* [Problem statement]:
All of the material below is to be returned exactly.
[Supplied information start]
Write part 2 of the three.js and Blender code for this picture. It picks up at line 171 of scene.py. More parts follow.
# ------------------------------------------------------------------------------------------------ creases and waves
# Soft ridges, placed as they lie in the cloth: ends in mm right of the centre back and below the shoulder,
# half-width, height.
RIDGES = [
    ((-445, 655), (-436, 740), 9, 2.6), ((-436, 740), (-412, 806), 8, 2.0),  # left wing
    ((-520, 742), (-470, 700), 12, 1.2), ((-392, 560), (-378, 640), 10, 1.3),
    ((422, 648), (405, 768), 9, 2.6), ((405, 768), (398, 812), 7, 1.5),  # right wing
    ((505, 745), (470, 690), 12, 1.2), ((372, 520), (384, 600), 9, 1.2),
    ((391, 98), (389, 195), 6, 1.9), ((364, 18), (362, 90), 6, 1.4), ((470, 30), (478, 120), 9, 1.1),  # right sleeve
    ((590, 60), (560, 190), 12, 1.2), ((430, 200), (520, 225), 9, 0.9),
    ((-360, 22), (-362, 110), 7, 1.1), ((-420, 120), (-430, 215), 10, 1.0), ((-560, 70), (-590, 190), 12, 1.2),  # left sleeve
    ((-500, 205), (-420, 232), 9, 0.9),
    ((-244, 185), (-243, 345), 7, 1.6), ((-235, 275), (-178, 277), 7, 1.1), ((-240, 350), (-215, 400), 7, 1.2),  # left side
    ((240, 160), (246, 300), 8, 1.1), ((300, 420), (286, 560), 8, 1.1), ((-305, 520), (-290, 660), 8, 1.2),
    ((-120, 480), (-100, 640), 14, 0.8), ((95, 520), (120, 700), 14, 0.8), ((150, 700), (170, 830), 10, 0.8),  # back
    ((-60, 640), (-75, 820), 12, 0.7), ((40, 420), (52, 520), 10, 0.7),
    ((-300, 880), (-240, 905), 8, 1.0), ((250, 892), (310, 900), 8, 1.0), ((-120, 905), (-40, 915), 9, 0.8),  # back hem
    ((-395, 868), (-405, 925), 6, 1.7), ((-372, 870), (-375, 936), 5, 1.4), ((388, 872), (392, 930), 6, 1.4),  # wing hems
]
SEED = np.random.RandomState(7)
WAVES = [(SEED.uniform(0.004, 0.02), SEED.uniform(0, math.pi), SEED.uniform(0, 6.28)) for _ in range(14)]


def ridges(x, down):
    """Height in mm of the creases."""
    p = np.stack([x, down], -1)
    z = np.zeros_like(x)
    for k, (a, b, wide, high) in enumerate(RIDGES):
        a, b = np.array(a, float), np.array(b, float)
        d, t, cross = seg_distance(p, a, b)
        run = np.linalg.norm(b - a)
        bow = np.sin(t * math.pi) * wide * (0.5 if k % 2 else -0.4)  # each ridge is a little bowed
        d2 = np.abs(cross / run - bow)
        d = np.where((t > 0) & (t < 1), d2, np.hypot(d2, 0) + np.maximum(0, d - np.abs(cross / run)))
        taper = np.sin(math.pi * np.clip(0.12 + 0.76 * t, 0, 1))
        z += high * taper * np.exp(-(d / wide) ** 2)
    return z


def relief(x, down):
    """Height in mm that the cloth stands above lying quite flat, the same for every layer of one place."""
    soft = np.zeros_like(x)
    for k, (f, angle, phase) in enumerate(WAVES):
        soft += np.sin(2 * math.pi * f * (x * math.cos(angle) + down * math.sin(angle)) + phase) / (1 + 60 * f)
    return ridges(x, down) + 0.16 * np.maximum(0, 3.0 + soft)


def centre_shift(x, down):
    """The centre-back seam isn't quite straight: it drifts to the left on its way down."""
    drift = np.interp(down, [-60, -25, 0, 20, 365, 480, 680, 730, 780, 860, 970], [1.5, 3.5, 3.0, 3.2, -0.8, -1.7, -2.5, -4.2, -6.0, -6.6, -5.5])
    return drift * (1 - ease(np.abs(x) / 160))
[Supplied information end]
* [Response]:
Write part 2 of the three.js and Blender code for this picture. It picks up at line 171 of scene.py. More parts follow.
# ------------------------------------------------------------------------------------------------ creases and waves
# Soft ridges, placed as they lie in the cloth: ends in mm right of the centre back and below the shoulder,
# half-width, height.
RIDGES = [
    ((-445, 655), (-436, 740), 9, 2.6), ((-436, 740), (-412, 806), 8, 2.0),  # left wing
    ((-520, 742), (-470, 700), 12, 1.2), ((-392, 560), (-378, 640), 10, 1.3),
    ((422, 648), (405, 768), 9, 2.6), ((405, 768), (398, 812), 7, 1.5),  # right wing
    ((505, 745), (470, 690), 12, 1.2), ((372, 520), (384, 600), 9, 1.2),
    ((391, 98), (389, 195), 6, 1.9), ((364, 18), (362, 90), 6, 1.4), ((470, 30), (478, 120), 9, 1.1),  # right sleeve
    ((590, 60), (560, 190), 12, 1.2), ((430, 200), (520, 225), 9, 0.9),
    ((-360, 22), (-362, 110), 7, 1.1), ((-420, 120), (-430, 215), 10, 1.0), ((-560, 70), (-590, 190), 12, 1.2),  # left sleeve
    ((-500, 205), (-420, 232), 9, 0.9),
    ((-244, 185), (-243, 345), 7, 1.6), ((-235, 275), (-178, 277), 7, 1.1), ((-240, 350), (-215, 400), 7, 1.2),  # left side
    ((240, 160), (246, 300), 8, 1.1), ((300, 420), (286, 560), 8, 1.1), ((-305, 520), (-290, 660), 8, 1.2),
    ((-120, 480), (-100, 640), 14, 0.8), ((95, 520), (120, 700), 14, 0.8), ((150, 700), (170, 830), 10, 0.8),  # back
    ((-60, 640), (-75, 820), 12, 0.7), ((40, 420), (52, 520), 10, 0.7),
    ((-300, 880), (-240, 905), 8, 1.0), ((250, 892), (310, 900), 8, 1.0), ((-120, 905), (-40, 915), 9, 0.8),  # back hem
    ((-395, 868), (-405, 925), 6, 1.7), ((-372, 870), (-375, 936), 5, 1.4), ((388, 872), (392, 930), 6, 1.4),  # wing hems
]
SEED = np.random.RandomState(7)
WAVES = [(SEED.uniform(0.004, 0.02), SEED.uniform(0, math.pi), SEED.uniform(0, 6.28)) for _ in range(14)]


def ridges(x, down):
    """Height in mm of the creases."""
    p = np.stack([x, down], -1)
    z = np.zeros_like(x)
    for k, (a, b, wide, high) in enumerate(RIDGES):
        a, b = np.array(a, float), np.array(b, float)
        d, t, cross = seg_distance(p, a, b)
        run = np.linalg.norm(b - a)
        bow = np.sin(t * math.pi) * wide * (0.5 if k % 2 else -0.4)  # each ridge is a little bowed
        d2 = np.abs(cross / run - bow)
        d = np.where((t > 0) & (t < 1), d2, np.hypot(d2, 0) + np.maximum(0, d - np.abs(cross / run)))
        taper = np.sin(math.pi * np.clip(0.12 + 0.76 * t, 0, 1))
        z += high * taper * np.exp(-(d / wide) ** 2)
    return z


def relief(x, down):
    """Height in mm that the cloth stands above lying quite flat, the same for every layer of one place."""
    soft = np.zeros_like(x)
    for k, (f, angle, phase) in enumerate(WAVES):
        soft += np.sin(2 * math.pi * f * (x * math.cos(angle) + down * math.sin(angle)) + phase) / (1 + 60 * f)
    return ridges(x, down) + 0.16 * np.maximum(0, 3.0 + soft)


def centre_shift(x, down):
    """The centre-back seam isn't quite straight: it drifts to the left on its way down."""
    drift = np.interp(down, [-60, -25, 0, 20, 365, 480, 680, 730, 780, 860, 970], [1.5, 3.5, 3.0, 3.2, -0.8, -1.7, -2.5, -4.2, -6.0, -6.6, -5.5])
    return drift * (1 - ease(np.abs(x) / 160))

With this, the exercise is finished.